> Overall, it feels like folks who idealize bygone eras of computing didn't witness or have forgotten how slow Windows, VS, Office etc. used to feel in the 90s.
Let’s normalize speed over time like we do dollars, so we are talking about the same thing.
Given the enormous multiplier in CPU and storage hardware speeds and parallelism today vs. say 1995, any “slow” application then should be indistinguishable from instant today.
“Slow” in the 90’s vs. “Slow” in 2025 are essentially different words. Given unclarified co-use pushes several orders magnitude of either speed or inefficiency difference under the rug.
The promise of computing is that what was slow in the 1960s and 1970s would be instant in 1990. And those things were instant, but those things aren’t what people did with computers anymore.
New software that did more than before, but less efficiently, came around, so everything felt the same. Developers didn’t have to focus on performance so much, so they didn’t.
Developers are lazy sacks who are held skyward because of hardware designers alone. And software developers are just getting heavier and heavier all the time, but the hardware people can’t hold them forever.
This cannot continue forever. Run software from the 1990s or 2000s on modern hardware. It is unbelievably fast.
Maybe it was slow in the 1990s, sure. I ask why we can’t (or won’t) write software that performs like that today.
The compiler for Turbo Pascal could compile something like a million lines per second in 1990. We have regressed to waiting for 60+ minute C++ compile times today, on even moderate project sizes.
Debugging in visual studio used to be instant when you did things like Step Over. You could hold the Function key down and just eyeball your watch variables to see what was going on. The UI would update at 60FPS the entire time. Now if I hold down that key, the UI freezes and when I let go of the key it takes time to catch up. Useless. All so Microsoft could write the front end in dotnet. Ruin a product so it is easier to write… absolute nonsense decision.

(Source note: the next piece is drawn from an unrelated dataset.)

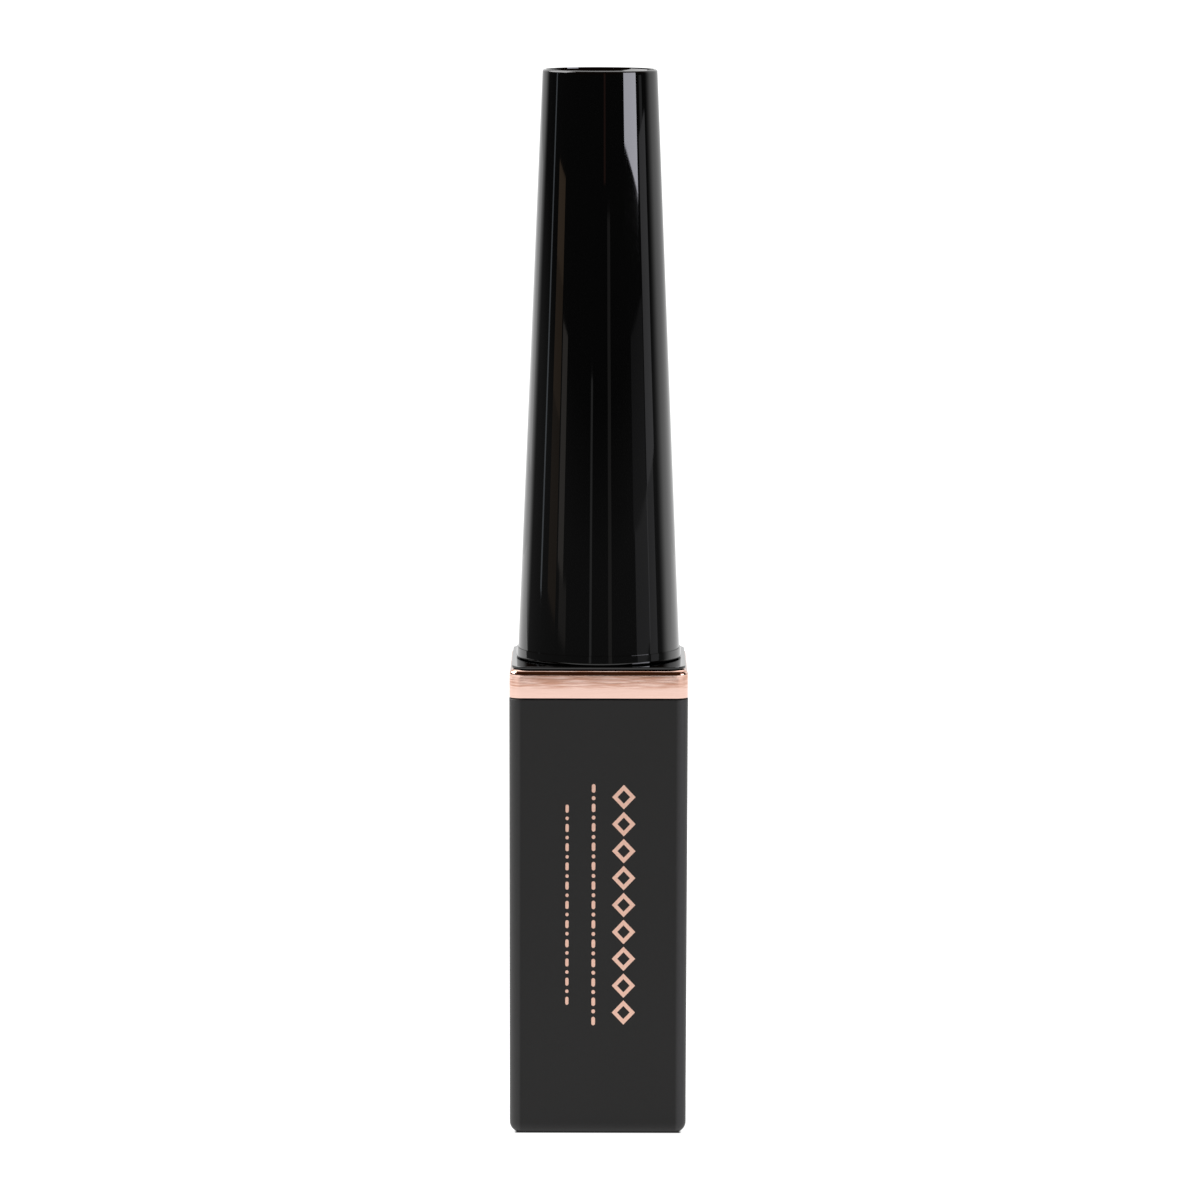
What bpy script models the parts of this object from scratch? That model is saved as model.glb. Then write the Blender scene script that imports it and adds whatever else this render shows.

All software is like that today. It’s all slow because developers are lazy sacks who will only do the minimum necessary so they can proceed to the next thing. I am ashamed of my industry because of things like this.
“Developers are lazy sacks who are held skyward because of hardware designers alone”
As a programmer who studied computer and electrical engineering in university, never before have I been so offended by something I one hundred percent agree with
Counterpoint: single threaded performance hasn't improved much in the past 20 years. Maybe 5x at best. And virtually every UI programming environment still has problems with work done on the main thread.
RAM parallel bandwidth, increased caching levels and size, and better caching rules, instruction re-ordering, predictive branching, register optimization, vector instructions, ... there have been many advances in single thread execution since the 90's. Beyond any clock speed advances.
Let’s normalize speed over time like we do dollars, so we are talking about the same thing.
Given the enormous multiplier in CPU and storage hardware speeds and parallelism today vs. say 1995, any “slow” application then should be indistinguishable from instant today.
“Slow” in the 90’s vs. “Slow” in 2025 are essentially different words. Given unclarified co-use pushes several orders magnitude of either speed or inefficiency difference under the rug.